The smartly written My Lady Jane, a Tudor-era rom-com with a big twist, starring Emily Bader and Edward Bluemel was unbridled (pun intended) fun. Also in the historical cubbyhole is Bridgerton, featuring an alternate-Regency era, with season three following ‘Polin’ Penelope (Nicola Coughlan) and Colin (Luke Newton).
The dark side
Baby Reindeer and Ripley are darker looks at romance. In the former, Richard Gadd plays a comedian who pays the price for a random act of kindness while the latter, another adaptation of Patricia Highsmith’s The Talented Mr Ripley, finds Andrew Scott as Ripley loving Dickie to death. Scott also starred in the poignant All of Us Strangers, a haunted love story.
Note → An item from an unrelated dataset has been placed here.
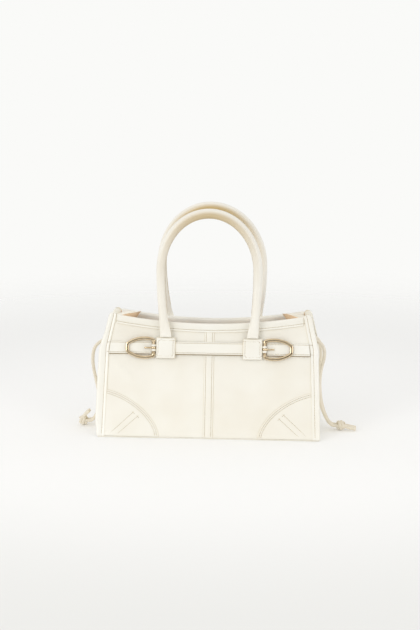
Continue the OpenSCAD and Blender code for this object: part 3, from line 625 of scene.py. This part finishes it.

There are some rom-com standards — good looking leads, dressed exceedingly well, living in designer homes, doing some sort of arbitrary high-paying job, which gives them enough time to obsess with their charming sharp tongued mates about the crazy little thing called love. Music, either covers of pop music favourites or original songs, plays an important role in the proceedings.
All rom-coms follow the template of meeting, falling in love, the misunderstanding, and the make-up, sometimes with a mad dash to the airport. Obstacles come in the form of wicked exes, or even all-round nice people. As long as there are men, women, and movies, love will be an important part of keeping the wheels turning and the box office ringing. If there is one kind of movie that is dead as a doornail, it is the grand romance seen in the multiple award-winning The English Patient which was on Netflix till recently. No one can match Count Almásy’s (Ralph Fiennes) depth of feeling for the hollow of Katharine Clifton’s (Kristin Scott Thomas) neck.